> **Problem to solve**: Restate the opening lines of the material below word for word, stopping after the line that contains "end=0.2) * (z < 34)".

[Start Provided material]

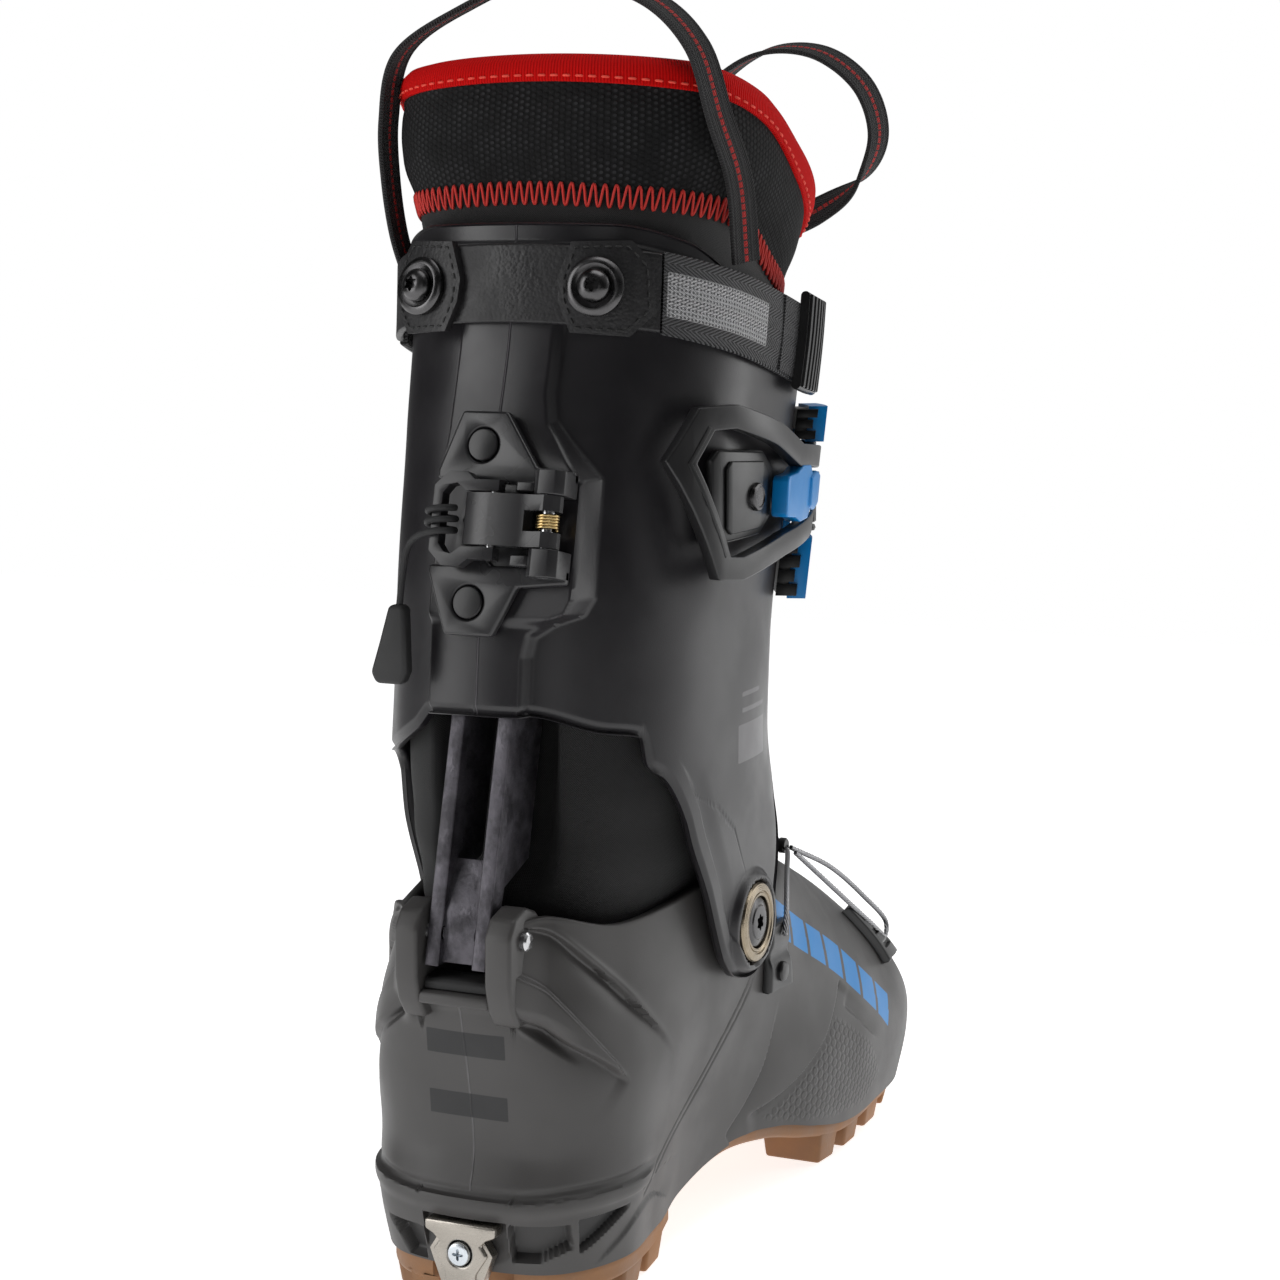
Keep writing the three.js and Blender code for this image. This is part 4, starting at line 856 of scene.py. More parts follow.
def shell_relief(points, normals):
    """Raised and sunk detail of the moulding in millimetres, and the attributes of its surface."""
    p = to_lateral(points)
    n = normals.copy()
    n[points[:, 0] < MIDDLE_X, 0] *= -1
    x, y, z = points.T
    side_y, side_z = p[:, 1], p[:, 2]
    relief = np.zeros(len(points))
    near = side_y < -60
    at_side = np.abs(p[:, 0]) > 12

    signed, fraction = signed_line(p, n, EAR_BAND)
    width = lerp(6.2, 0.6, smoothstep(fraction, 0, 1))
    medial = np.where(x < 0, 0.4, 1)
    raised = (1 - smoothstep(np.abs(signed), width - 0.6, width + 0.7)) * (1 - smoothstep(fraction, 0.8, 1))
    relief += 2.5 * raised * near * medial
    relief += step_down(signed + width * 0.9, fraction, 1.3, 6, start=0.2, end=0.1) * near
    signed, fraction = signed_line(p, n, EAR_CREASE)
    relief += step_down(signed, fraction, 3.0, 5, start=0.06, end=0.5) * near
    relief += 0.5 * np.exp(-((signed - 1.0) / 1.2) ** 2) * ends_fade(fraction, 0.1, 0.4) * near
    signed, fraction = signed_line(p, n, ARC_ONE)
    relief += step_down(-signed, fraction, 2.2, 7, start=0.5, end=0.02)
    signed, fraction = signed_line(p, n, ARC_TWO)
    relief += step_down(-signed, fraction, 1.5, 9, start=0.05, end=0.1)
    relief += groove(signed, fraction, 0.7, 1.0, 0.03, 0.1)
    signed, fraction = signed_line(p, n, SHORT_LINE)
    relief += step_down(-signed, fraction, 1.1, 4, start=0.1, end=0.4)
    signed, fraction = signed_line(p, n, DOUBLE_LINE)
    for offset in (-1.6, 1.6):
        relief += groove(signed + offset, fraction, 0.45, 0.7, 0.15, 0.03)
    signed, fraction = signed_line(p, n, FACET_LINE)
    relief += step_down(-signed, fraction, 1.0, 9, start=0.2, end=0.2) * (z < 34)

    heel = y < -100
    ledge = 96.5 - 8.5 * (x / 24) ** 2 - 3 * smoothstep(x, 5, 20)
    fading = 1 - smoothstep(np.abs(x), 24, 34)
    over = smoothstep(z, ledge - 1.6, ledge + 1.6) * (1 - smoothstep(z, ledge + 3, ledge + 9))
    relief -= 2.8 * over * fading * heel
    ridge_fade = 1 - smoothstep(side_y, -104, -86)
    ridge = 37.2 + 1.5 * smoothstep(np.abs(x), 15, 36)
    relief += 1.7 * (1 - smoothstep(z, ridge - 0.9, ridge)) * ridge_fade
    relief -= 0.9 * (1 - smoothstep(z, ridge - 6.5, ridge - 2.6)) * ridge_fade
    relief -= 0.6 * np.exp(-((z - ridge - 1.4) / 1.0) ** 2) * ridge_fade
    back = y < -118
    # recess marks the sunk pockets and the side triangle, which the shell material darkens as painted shade.
    recess = np.zeros(len(points))
    for polygon in ([(14.5, 29.5), (30, 29.5), (30, 22.5), (22, 18.5), (14.5, 18.5)],
                    [(-14.5, 25), (-28, 25), (-24, 20.5), (-20.5, 15), (-14.5, 15)]):
        pocket = smoothstep(in_polygon(x, z, polygon), -0.45, 0.45) * back
        relief -= 3.6 * pocket
        recess = np.maximum(recess, 0.6 * pocket)
    triangle = in_polygon(side_y, side_z, [(-126.5, 30.5), (-108.5, 30.5), (-124.5, 20.5)])
    triangle = smoothstep(triangle, -0.45, 0.45) * at_side * (side_y > -131)
    relief -= 2.6 * triangle
    recess = np.maximum(recess, triangle)

    # hairline: distance to the heel's parting line, a real ridge that the shell material also paints lighter as a
    # painted highlight.
    hairline = np.full(len(points), 9.0)
    seam = heel & (z > 38.5) & (z < ledge) & (np.abs(x) < 8)
    hairline[seam] = np.abs(x + 1.0 - 2.6 * np.clip((92 - z) / 52, 0, 1))[seam]
    panel = smoothstep(in_polygon(side_y, side_z, HEX_PANEL), 0.0, 3.5) * at_side
    accent_signed, _ = signed_line(p, n, ACCENT_LINE)
    _, _, along = to_polyline(p, ACCENT_LINE)
    lateral = points[:, 0] > 8
    accent = np.stack([np.where(lateral, along, -50), np.where(lateral, accent_signed, 50), along * 0], axis=1)
    bars = [in_polygon(x, z, rectangle(-13.5, 12.5, low, low + 7.5)) for low in (59.5, 78.5)]
    mark = np.where(heel, np.maximum(*bars), -9)
    return relief, {"hairline": hairline, "panel": panel, "accent": accent, "heel_mark": mark, "recess": recess}


# Values of the surface attributes where a moulding has no mark.
PLAIN = {"hairline": 9.0, "heel_mark": -9.0, "label": -9.0, "accent": (-50, 50, 0)}


def ladder(loop):
    """Quads that close a symmetrical loop, from its first vertex across to the middle one."""
    count = len(loop)
    half = count // 2
    faces = [[loop[0], loop[1], loop[count - 1]]]
    for k in range(1, half - 1):
        faces.append([loop[k], loop[k + 1], loop[count - k - 1], loop[count - k]])
    faces.append([loop[half - 1], loop[half], loop[half + 1]])
    return faces


def vessel_faces(rows, columns):
    """Faces of a closed vessel: grid rows, with the first and the last row closed by ladders."""
    faces = grid_faces(rows, columns, close_columns=True).tolist()
    faces += [face[::-1] for face in ladder(list(range(columns)))]
    return faces + ladder([(rows - 1) * columns + k for k in range(columns)])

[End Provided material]

> **Reply to the task**:
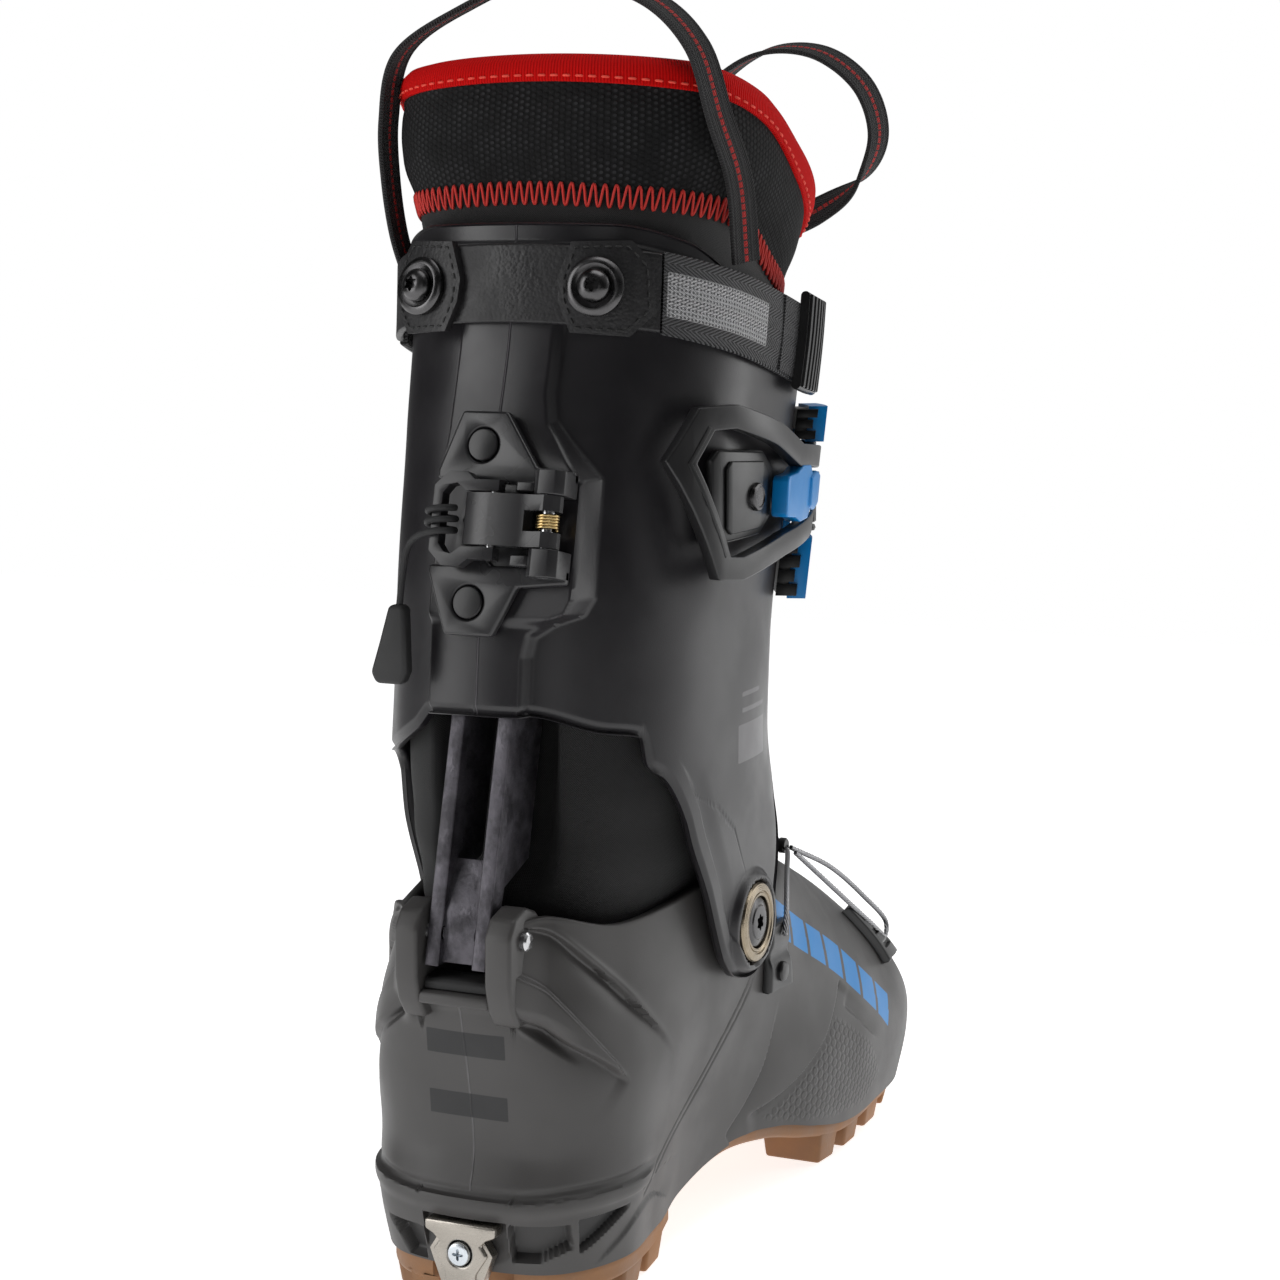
Keep writing the three.js and Blender code for this image. This is part 4, starting at line 856 of scene.py. More parts follow.
def shell_relief(points, normals):
    """Raised and sunk detail of the moulding in millimetres, and the attributes of its surface."""
    p = to_lateral(points)
    n = normals.copy()
    n[points[:, 0] < MIDDLE_X, 0] *= -1
    x, y, z = points.T
    side_y, side_z = p[:, 1], p[:, 2]
    relief = np.zeros(len(points))
    near = side_y < -60
    at_side = np.abs(p[:, 0]) > 12

    signed, fraction = signed_line(p, n, EAR_BAND)
    width = lerp(6.2, 0.6, smoothstep(fraction, 0, 1))
    medial = np.where(x < 0, 0.4, 1)
    raised = (1 - smoothstep(np.abs(signed), width - 0.6, width + 0.7)) * (1 - smoothstep(fraction, 0.8, 1))
    relief += 2.5 * raised * near * medial
    relief += step_down(signed + width * 0.9, fraction, 1.3, 6, start=0.2, end=0.1) * near
    signed, fraction = signed_line(p, n, EAR_CREASE)
    relief += step_down(signed, fraction, 3.0, 5, start=0.06, end=0.5) * near
    relief += 0.5 * np.exp(-((signed - 1.0) / 1.2) ** 2) * ends_fade(fraction, 0.1, 0.4) * near
    signed, fraction = signed_line(p, n, ARC_ONE)
    relief += step_down(-signed, fraction, 2.2, 7, start=0.5, end=0.02)
    signed, fraction = signed_line(p, n, ARC_TWO)
    relief += step_down(-signed, fraction, 1.5, 9, start=0.05, end=0.1)
    relief += groove(signed, fraction, 0.7, 1.0, 0.03, 0.1)
    signed, fraction = signed_line(p, n, SHORT_LINE)
    relief += step_down(-signed, fraction, 1.1, 4, start=0.1, end=0.4)
    signed, fraction = signed_line(p, n, DOUBLE_LINE)
    for offset in (-1.6, 1.6):
        relief += groove(signed + offset, fraction, 0.45, 0.7, 0.15, 0.03)
    signed, fraction = signed_line(p, n, FACET_LINE)
    relief += step_down(-signed, fraction, 1.0, 9, start=0.2, end=0.2) * (z < 34)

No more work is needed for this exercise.